As for topics not treated, it is obvious that a project of this type could not include every pertinent theme. However, given that the focus is on immigrant communities, the bulk of which arrived in the region in the past 60–120 years, a discussion of the immigrants’ economic and social trajectories would have been most interesting. In spite of the dualization produced by economic liberalization in most countries, and in some cases by economic crises, most of these immigrants, who were usually poor when they arrived, did very well economically, and their families underwent substantial intergenerational mobility. An analysis of the causes of these economic and social careers would address the endowment of human capital carried by these immigrants, both in terms of their general education and of their technical or commercial skills, and how this endowment fitted the configuration of human capital in the recipient societies; the effects, for social mobility, of the immigrant communities’ culture and social capital; the existence or strength of social barriers to their economic or social advancement, etc.

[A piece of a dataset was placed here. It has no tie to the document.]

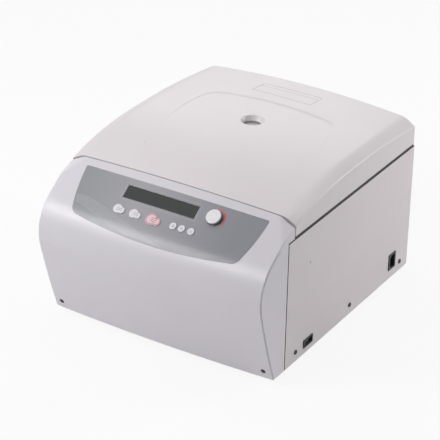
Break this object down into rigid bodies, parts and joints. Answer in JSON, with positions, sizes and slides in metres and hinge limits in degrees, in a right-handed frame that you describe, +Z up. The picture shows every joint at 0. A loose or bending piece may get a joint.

One can only hypothesize that important differences would appear among different types of immigrants and different recipient societies. It would also be intriguing to compare Jewish and other European and Middle Eastern immigrants in these regards. This is a huge topic by itself, and I suspect little systematic research has been conducted on these questions, much less so in a comparative Latin American perspective. In any case, this would be a good focus for the next project on Jewish communities in the region.